Санаторий, массивное каменное здание, стоял на углу ровной прямой улицы, прорезавшей тихий и малолюдный район города. Вдоль другой её стороны тянулся дворец графини Захрадка, его окна, вечно занавешенные, усиливали общее впечатление больничного покоя на этой безжизненной улице.
Прохожих тут почти не бывало, потому что ворота санатория, куда пускали многочисленных посетителей, были с другой стороны здания, там, где пестрели цветочные клумбы и росли два старых каштана.
Мартин Шлейден любил одиночество, и сад, с его подстриженными газонами, креслами на колёсах, капризными больными, унылым фонтаном и нелепыми стеклянными шарами, внушал ему отвращение.
Его влекли тихая улица и старинный дворец с тёмными, забранными решёткой окнами. Что там, во дворце, внутри?
Старые выцветшие гобелены, ветхая мебель, зачехлённые люстры. Старуха с кустистыми седыми бровями, с суровым сухим лицом, позабытая и жизнью и смертью…
Изо дня в день Мартин Шлейден прогуливался вдоль фасада дворца.
На такой пустынной улице всегда невольно держишься поближе к домам.
У Мартина была особая, размеренная походка, как у всех, кто долгое время жил в жарких странах. Мартин здесь не выделялся: улица и человек дополняли друг друга, две формы бытия, чуждые миру.
Вот уже три дня, как установилась жаркая погода, и каждый раз на одинокой прогулке ему встречался старик, который тащил куда-то гипсовый бюст.
Гипсовый бюст какой-то незнатной персоны, с лицом совершенно заурядным и незапоминающимся.
В этот раз они столкнулись — из-за неловкости старика.
Бюст накренился и стал медленно падать наземь.
Всё падает медленно, просто люди об этом не догадываются, у них нет времени для подобных наблюдений.
Гипсовая голова раскололась, под белыми черепками показался окровавленный человеческий мозг.

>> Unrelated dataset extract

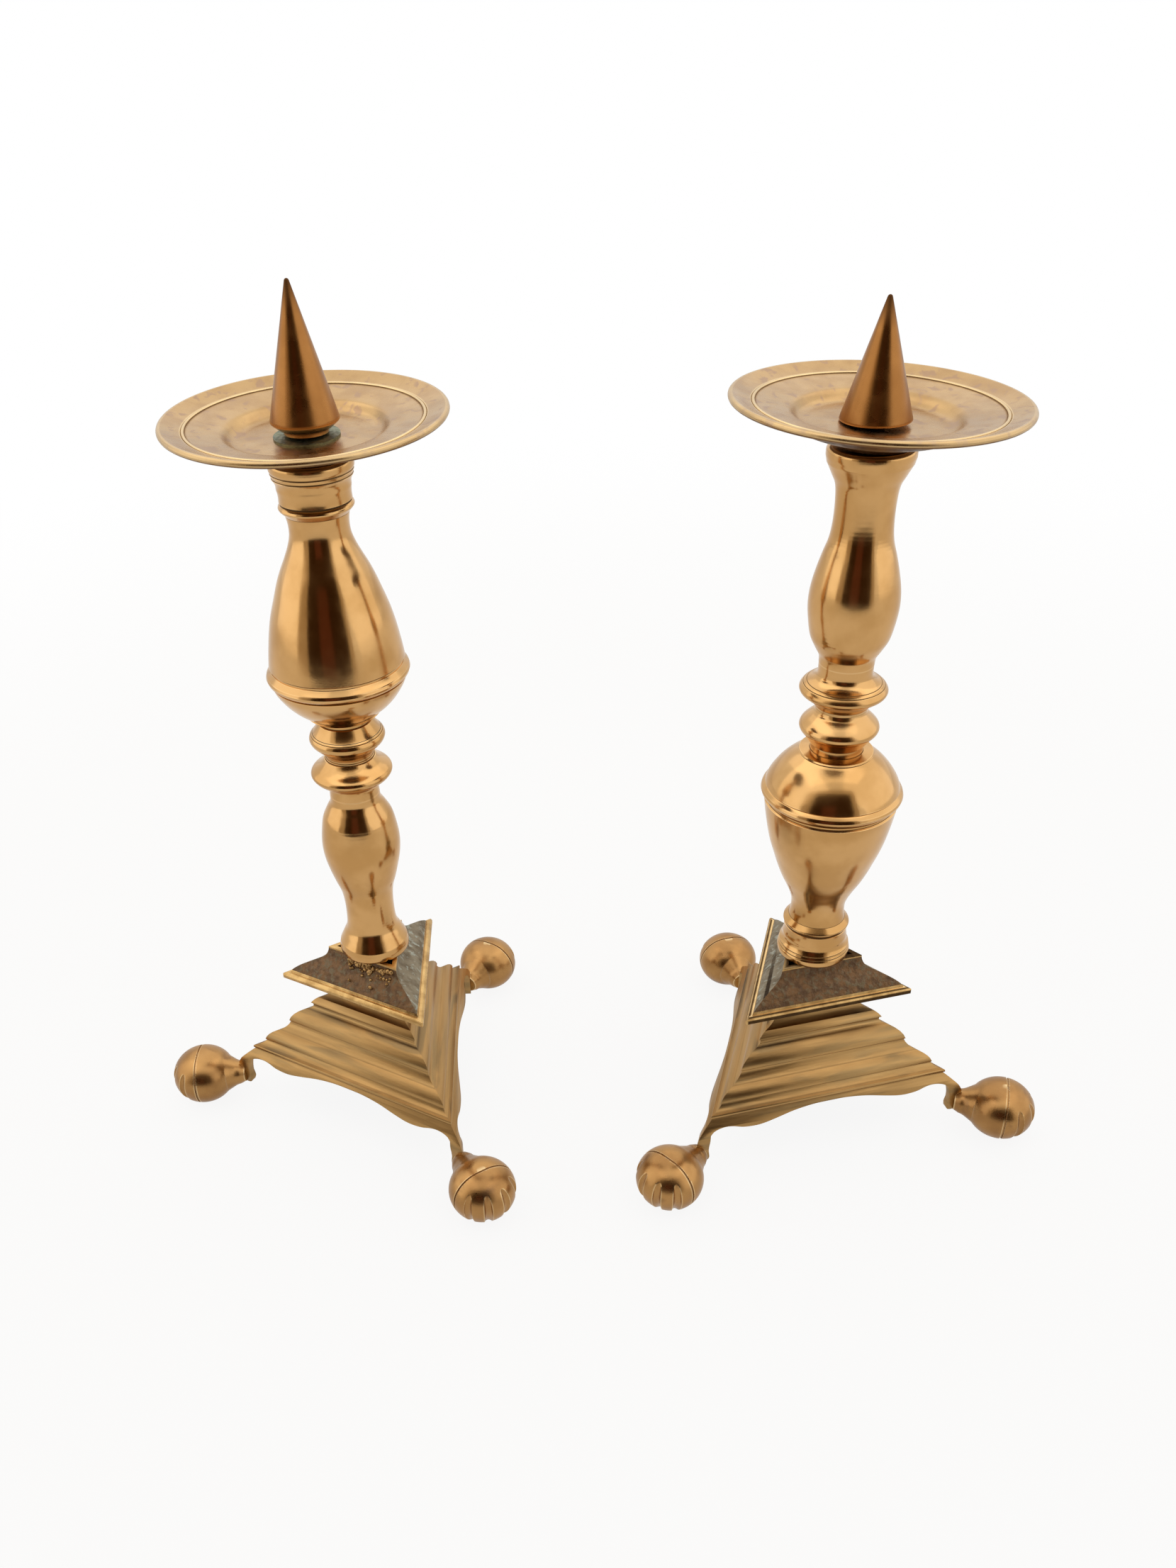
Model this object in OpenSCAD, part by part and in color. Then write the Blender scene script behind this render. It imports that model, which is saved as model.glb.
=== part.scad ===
// A pair of brass pricket candlesticks, standing side by side.
// Each stick is a tripod base, a platform, a turned stem, a drip pan and a spike, held by one iron rod.
// The right stick has the same turned stem as the left one, fitted upside down.

/* [Pair] */
// Distance between the axes of the two sticks
pair_spacing = 170.5; // [165:0.5:260]
// Direction of the left stick's front leg, in degrees from +X
left_turn = -56; // [-70:1:-40]
// Direction of the right stick's outer leg, in degrees from +X
right_turn = -13; // [-25:1:0]

/* [Feet] */
// Distance from the stick's axis to the centre of a foot's ball
foot_reach = 80; // [76:0.5:90]
// Radius of the ball, seen from above
ball_r = 12.9; // [12:0.1:13.8]
// Height of the ball, which is flatter than it is wide
ball_h = 22; // [20.6:0.1:23.4]
// Depth worn flat under the ball
ball_flat = 0.25; // [0.15:0.05:0.5]
// Radius of the foot's neck where it meets the leg
neck_r = 4.9; // [4.3:0.1:5.6]
// Distance from the ball's centre back to the edge of the leg
neck_len = 15.5; // [14:0.5:17]
// How far the neck laps back over the edge of the leg
neck_lap = 2.2; // [1.6:0.1:3]
// Number of toes on the front of the ball
toes = 5; // [3:1:6]
// Depth of the flutes between the toes
flute_depth = 1.5; // [0.8:0.1:1.8]
// Radius of the flutes' round section
flute_r = 1.7; // [1.2:0.1:2.2]
// Depth of the ring groove round the ball
ring_groove = 0.6; // [0.4:0.1:1]
// Width of the ring groove
ring_w = 0.8; // [0.6:0.1:1.2]
// Distance of the ring groove outwards from the ball's centre
ring_reach = 0.8; // [0:0.1:2]

/* [Base] */
// Height of the base from the ground to its top face
base_h = 61.3; // [56:0.1:70]
// Distance from the axis to a face at the top of the base
waist_a = 10; // [9.5:0.1:12]
// Distance from the axis to a face at the lowest moulding
edge_a = 28; // [26:0.1:30]
// Height of the lowest moulding's lower edge
edge_z = 24.5; // [23.5:0.1:26]
// Thickness of the cast walls of the base
base_wall = 2.5; // [2:0.1:2.6]
// Thickness of the top of the base
base_top = 5; // [4:0.1:6]
// Clear height under the middle of the apron
arch_h = 22.8; // [21.5:0.1:23.5]
// Width of each side of a strap leg
strap_w = 5.9; // [5:0.1:6.5]
// How far a leg's heel ends above the underside of the foot's neck
heel_rise = 1; // [0.6:0.1:1.6]

/* [Platform] */
// Distance from the axis to the lip of the platform
lip_a = 19.8; // [19:0.1:22]
// Distance from the axis to the blunted tip of the lip
lip_tip = 38.6; // [37:0.1:39.5]
// Height of the lip
lip_h = 3; // [2.4:0.1:3.5]
// Height of the whole platform
platform_h = 15.3; // [14:0.1:17]
// Distance from the axis to a face of the socket at its top
socket_a = 9.3; // [9:0.1:10]
// Thickness of the socket's walls
socket_wall = 1.7; // [1.2:0.1:2]
// Depth of the socket's pocket
socket_depth = 4; // [3:0.1:5]

/* [Stem] */
// Length of the section with the slim belly
baluster_len = 70.4; // [65:0.1:80]
// Radius of the slim belly
baluster_r = 14.45; // [13.5:0.05:16]
// Length of the disc's part of the knop section
disc_len = 16.4; // [15:0.1:18]
// Radius of the disc
disc_r = 14.6; // [14:0.05:16]
// Length of the knop's part of the knop section
knop_len = 14.9; // [13.5:0.1:17]
// Radius of the knop
knop_r = 13.4; // [13:0.1:15]
// Length of the dome section, with its bead ring
dome_len = 19.7; // [18:0.1:22]
// Radius of the bead ring
bead_r = 24.1; // [23:0.1:26]
// Length of the pear section, with its collar
pear_len = 68.6; // [64:0.1:76]
// Radius of the pear at its wide end
pear_r = 23.1; // [22:0.1:24.5]
// Radius of the flared ends of the stem
flare_r = 13.45; // [12.8:0.05:14.5]
// Radius of the flat faces at both ends of the stem
seat_r = 12.2; // [11.4:0.1:12.6]

/* [Drip pan] */
// Radius of the pan
pan_r = 44.2; // [40:0.1:50]
// Height of the rim over the pan's seat on the stem
pan_h = 13; // [12:0.1:15]
// Height of the well's floor over the pan's seat
well_floor = 5.7; // [5.2:0.1:6.6]
// Radius of the hub under the well
hub_r = 14.3; // [13.6:0.1:15]
// Radius of the well where it meets the brim
well_r = 25.8; // [24:0.1:28]
// Thickness of the pan
pan_t = 2.1; // [1.8:0.1:2.4]
// Height of the fine raised ring on the brim
ring_h = 0.45; // [0.3:0.05:0.7]
// Radius of the fine raised ring on the brim
ring_r = 36.6; // [34:0.1:39]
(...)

Мартин замер, уставясь на него, и побледнел. Потом всплеснул руками и закрыл лицо…
И со стоном пал наземь.
Случайно из окна всё это наблюдал профессор с двумя ассистентами.
Теперь больной лежал в приёмной. Он был полностью парализован и без сознания.

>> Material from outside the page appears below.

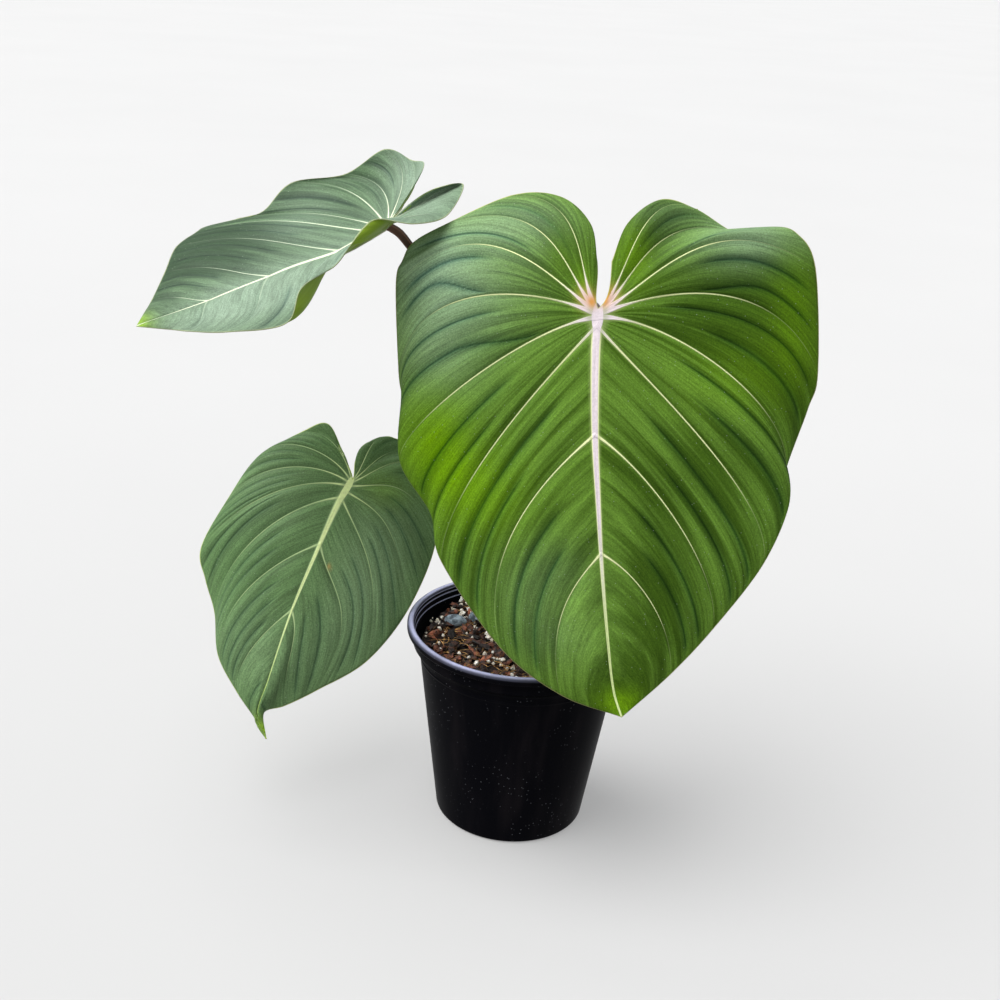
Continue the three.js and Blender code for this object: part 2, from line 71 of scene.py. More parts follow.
def smooth(low: float, high: float, x: Array) -> Array:
    """A soft step from 0 at low to 1 at high: 3f^2 - 2f^3 of the clipped share f."""
    f = np.clip((x - low) / (high - low), 0.0, 1.0)
    return f * f * (3.0 - 2.0 * f)


def circle(sides: int) -> Array:
    """Angles of equal sides round a circle, from 0."""
    return 2 * np.pi * np.arange(sides) / sides


def cubic(f: Array, start: Array, leaving: Array, end: Array, arriving: Array) -> Array:
    """A Hermite cubic, from its two ends and its slopes there.

    Args:
        f: shares of the span, from 0 to 1.
        start: where the cubic starts.
        leaving: its slope there, times the span.
        end: where it ends.
        arriving: its slope there, times the span.

    Returns:
        The places at f.
    """
    return (
        (2 * f**3 - 3 * f**2 + 1) * start
        + (f**3 - 2 * f**2 + f) * leaving
        + (-2 * f**3 + 3 * f**2) * end
        + (f**3 - f**2) * arriving
    )


def curve_through(xs: Array, ys: Array, x: Array) -> Array:
    """Reads the smooth curve y(x) through the given points.

    Each span is a cubic whose end slopes are those of the chord between the two neighbours.

    Args:
        xs: rising abscissas of the points.
        ys: their ordinates.
        x: where to read the curve.

    Returns:
        The ordinates at x.
    """
    xs, ys = np.asarray(xs, float), np.asarray(ys, float)
    last = len(xs) - 1
    before = np.maximum(np.arange(last + 1) - 1, 0)
    after = np.minimum(np.arange(last + 1) + 1, last)
    slope = (ys[after] - ys[before]) / (xs[after] - xs[before])
    i = np.clip(np.searchsorted(xs, x, side="right") - 1, 0, last - 1)
    span = xs[i + 1] - xs[i]
    return cubic((x - xs[i]) / span, ys[i], span * slope[i], ys[i + 1], span * slope[i + 1])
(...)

Смерть наступила через полчаса.
В санаторий телеграммой вызвали священника, и вот он, в слезах, стоит перед учёным мужем.
Отчего же всё произошло так быстро, господин профессор?
Этого следовало ожидать, любезный э-э… святой отец, — отвечал учёный. — Мы руководствовались исключительно знаниями, которые накопили за годы применения нашего метода лечения. Но если пациент не выполняет врачебных предписаний, медицина бессильна.
Кто был тот человек с гипсовым бюстом? — перебил его священник.
Не отвлекайте меня вопросами о малосущественных обстоятельствах. Для подобных наблюдений у меня нет времени. Позвольте закончить. Здесь, в этом самом кабинете, я тысячи раз повторял вашему брату, что ему строжайше запрещены любые волнения. Строжайше запрещены врачом! Но брат ваш не послушался. Я и сам глубоко потрясён, друг мой. Но вы должны со мной согласиться — неукоснительное соблюдение врачебных предписаний было и остаётся основой всякого лечения. Я был очевидцем этого несчастья. Бедняга пришёл в величайшее волнение, он взмахнул руками, закрыл лицо, пошатнулся и упал наземь. Оказывать помощь было поздно. И я хоть сейчас могу сказать вам, что покажет вскрытие: крайняя анемия головного мозга вследствие диффузного склероза серого вещества коры. Ну а теперь успокойтесь, дорогой мой, послушайте-ка, что я скажу, и хорошенько усвойте: что посеешь, то и пожнёшь. Жестокие слова, однако вам ли не знать: истине нужны крепкие апостолы.